I need to know more about this, like to use the chub, what do you do with it? Do you slice it and use it as patties? Can you crumble it and add taco seasoning a-la taco bell? I love meatless meals, but have yet to convince my family of their value...give me some ammo!

Chef Tess said...

Very good question Lisa. Okay for the chub, I cube it up and use it anywhere a recipe calls for chicken pieces (casseroles, stews, over rice etc.) Sliced it can be eaten like meat medallions with any sauce or gravy or breaded and turned into chicken nuggets. If you make smaller chubs you can add sausage seasonings and make anything you would use sausage with like pizza, Italian dinners, breakfast burritos. For a more ground burger texture, I would go with TVP or run the gluten through a meat grinder after making it into the chub. This would give you a meatier texture. There is no cholesterol at all in this "meat" so it's heart healthy. Very little fat (half a gram in 1/3 cup)and it adds that texture of meat at a fraction of the cost. Plus, it's easier to store a can of gluten than 10lbs of meat in your food storage.

Chef Tess said...

Lisa,I went back and posted your question with my answer in the original post.

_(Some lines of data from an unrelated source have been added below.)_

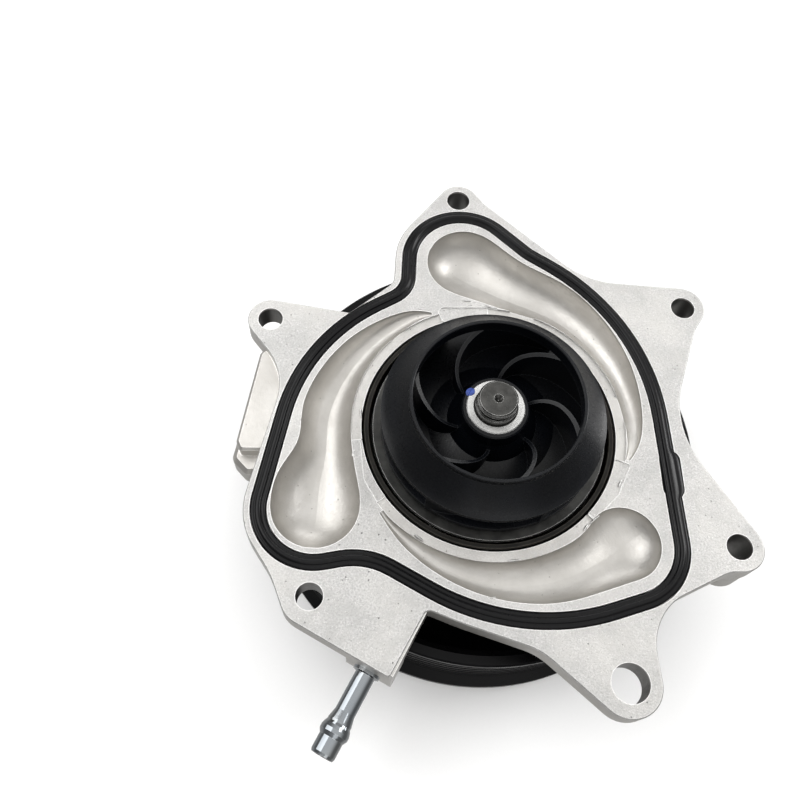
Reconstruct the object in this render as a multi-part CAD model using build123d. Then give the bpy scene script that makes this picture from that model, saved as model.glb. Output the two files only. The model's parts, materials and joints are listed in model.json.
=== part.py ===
from build123d import *
import math
import os

# Vacuum-switched automotive coolant pump.  Millimetres.
# Origin: shaft axis on the machined mounting face.  +Z runs along the shaft towards the impeller,
# +Y towards the top lug of the flange.

# ---- housing casting -------------------------------------------------------------------------
FLANGE_THICKNESS = 9.0
LUG_THICKNESS = 10.0
DEEP_LUG_THICKNESS = 13.0
SHELL_BOTTOM = -16.5
DRUM_RADIUS = 49.0
DRUM_BOTTOM = -25.0
BORE_RADIUS = 45.0
BORE_FLOOR = -22.0
LAND_RADIUS = 48.6
LAND_DEPTH = 0.7
BOSS_RADIUS = 27.0
BOSS_TOP = -3.2
SNOUT_ROOT_RADIUS = 29.0
SNOUT_TIP_RADIUS = 21.5
SNOUT_BOTTOM = -42.5
RIB_COUNT = 6
RIB_THICKNESS = 4.5
WEEP_RADIUS = 20.5
WEEP_DRAIN_RADIUS = 1.5

CAST_CHAMFER = 0.9
FACE_CHAMFER = 0.4

# Outlines roll round circles (x, y, radius): positive bulges, negative is a hollow.
FLANGE_OUTLINE = [
    (-7.5, 98.6, 7.6),
    (-7.0, 69.8, 26.0),
    (-38.8, 62.0, -5.4),
    (-50.4, 46.6, -1.0),
    (-79.1, 42.1, 8.3),
    (-98.5, 14.5, -24.0),
    (-60.0, -30.4, 24.0),
    (-100.5, -67.0, -30.0),
    (-60.7, -60.3, 9.5),
    (-35.6, -83.6, 1.4),
    (-22.2, -66.7, -2.0),
    (15.5, 8.7, 82.0),
    (1.5, -96.3, -22.0),
    (39.9, -86.9, 10.7),
    (70.0, -77.0, -20.0),
    (80.0, -61.3, -10.0),
    (82.4, -42.7, 8.6),
    (106.3, 5.2, -37.0),
    (93.4, 34.2, -15.0),
    (76.2, 51.0, 8.7),
    (54.2, 93.2, -32.0),
    (13.5, 107.3, -14.5),
]
PAD_OUTLINE = [
    (-79.6, 28.0, 3.0),
    (-86.4, -5.4, 2.0),
    (-86.0, -7.4, 1.5),
    (-70.0, -7.0, 2.0),
    (-70.0, 29.0, 2.0),
]
PAD_TOP = -3.0
PAD_FOOT_OUTLINE = [
    (-80.0, 26.0, 3.0),
    (-86.6, -9.0, 3.5),
    (-84.0, -12.5, 3.0),
    (-70.0, -12.0, 2.0),
    (-70.0, 26.0, 2.0),
]
PAD_FOOT_TOP = -8.5
PAD_BOTTOM = -18.0

# Bolt holes: name, x, y, radius, radius of the boss behind it, bottom of that boss.
BOLT_HOLES = [
    ("top", -7.8, 98.6, 4.5, 7.0, -DEEP_LUG_THICKNESS),
    ("left", -79.1, 42.1, 4.5, 7.9, -LUG_THICKNESS),
    ("right", 76.4, 50.6, 4.5, 8.0, -DEEP_LUG_THICKNESS),
    ("bottom_left", -60.7, -60.3, 4.5, 9.0, -LUG_THICKNESS),
    ("bottom_right", 82.4, -42.7, 4.5, 8.2, -22.0),
    ("large", 40.3, -86.7, 6.25, 10.0, -LUG_THICKNESS),
]

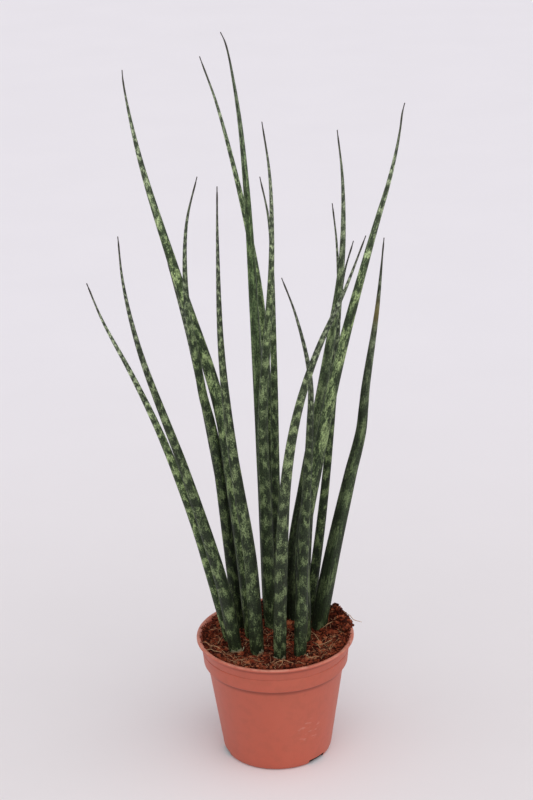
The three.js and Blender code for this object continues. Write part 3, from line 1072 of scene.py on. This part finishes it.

Thanks for the heads up, as I know there are a lot of folks who where probably wondering the same thing.

mlebagley said...

This one is definately going in 'the book'. Thanks yet again for a great (and healthy!) idea!

Lynn said...

Thank you for all of this good information. My son reminded me that I did make this 20 years ago. It was from a boxed mix and did not turn out very well. I will try this for sure. My kids all grew up vegetarian. 2 of the 3 still are. We make family dinners and this would make a good addition.
Thanks again.

Chef Tess said...

Lynn, I think you will find the texture much better if you use this cooking method where you roll the mixture tightly and simmer the rolls. It's that slow cook that seems to make such a great difference. Also, be sure to season it pretty well. All purpose seasoning, garlic, onion. Seems to make a difference when you use vegetarian stock.